WHAT YOU NEED TO DO - Output all the material that follows, exactly as given.

DATASET SECTION -

"""

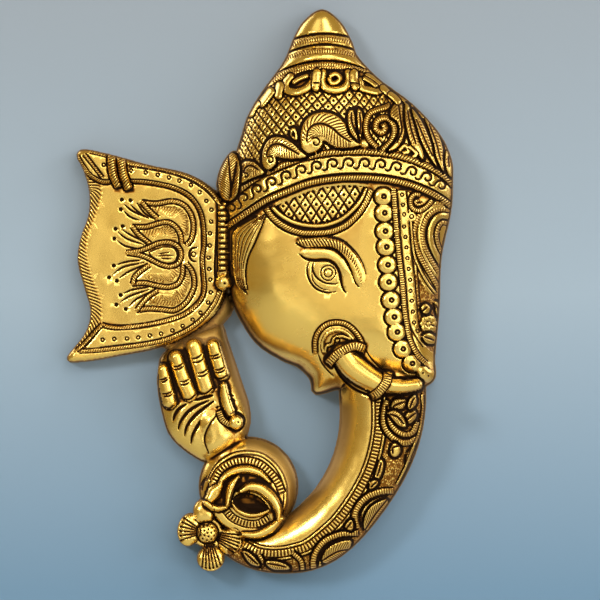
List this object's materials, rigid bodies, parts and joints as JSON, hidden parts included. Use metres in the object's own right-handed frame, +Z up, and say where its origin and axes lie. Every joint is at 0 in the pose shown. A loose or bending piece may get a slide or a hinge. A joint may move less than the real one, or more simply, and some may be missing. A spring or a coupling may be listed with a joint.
{
  "type": "elephant-headed figure wall mask",
  "caption": "Cast brass wall mask of an elephant-headed figure in profile, with crown, spread ear, raised hand and curling trunk, hollow at the back.",
  "frame": {"origin": "centre of the rear face of the hanging bar across the hollow of the crown, on the wall plane", "axes": "+Z up the wall, +Y into the wall, +X to the right as the mask is seen from the front"},
  "size_m": [0.1938, 0.047, 0.283],
  "materials": {
    "brass": "polished relief with dark patina in the recesses"
  },
  "bodies": {
    "root": {"ganesha_mask": "brass"}
  },
  "joints": []
}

"""

THE RESPONSE -
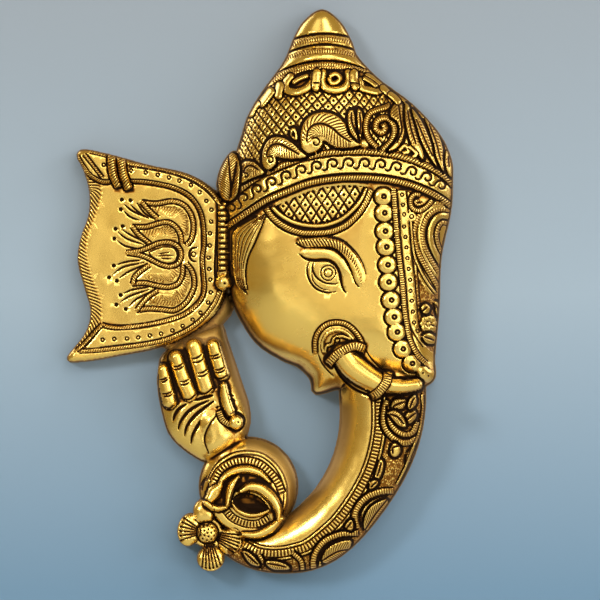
List this object's materials, rigid bodies, parts and joints as JSON, hidden parts included. Use metres in the object's own right-handed frame, +Z up, and say where its origin and axes lie. Every joint is at 0 in the pose shown. A loose or bending piece may get a slide or a hinge. A joint may move less than the real one, or more simply, and some may be missing. A spring or a coupling may be listed with a joint.
{
  "type": "elephant-headed figure wall mask",
  "caption": "Cast brass wall mask of an elephant-headed figure in profile, with crown, spread ear, raised hand and curling trunk, hollow at the back.",
  "frame": {"origin": "centre of the rear face of the hanging bar across the hollow of the crown, on the wall plane", "axes": "+Z up the wall, +Y into the wall, +X to the right as the mask is seen from the front"},
  "size_m": [0.1938, 0.047, 0.283],
  "materials": {
    "brass": "polished relief with dark patina in the recesses"
  },
  "bodies": {
    "root": {"ganesha_mask": "brass"}
  },
  "joints": []
}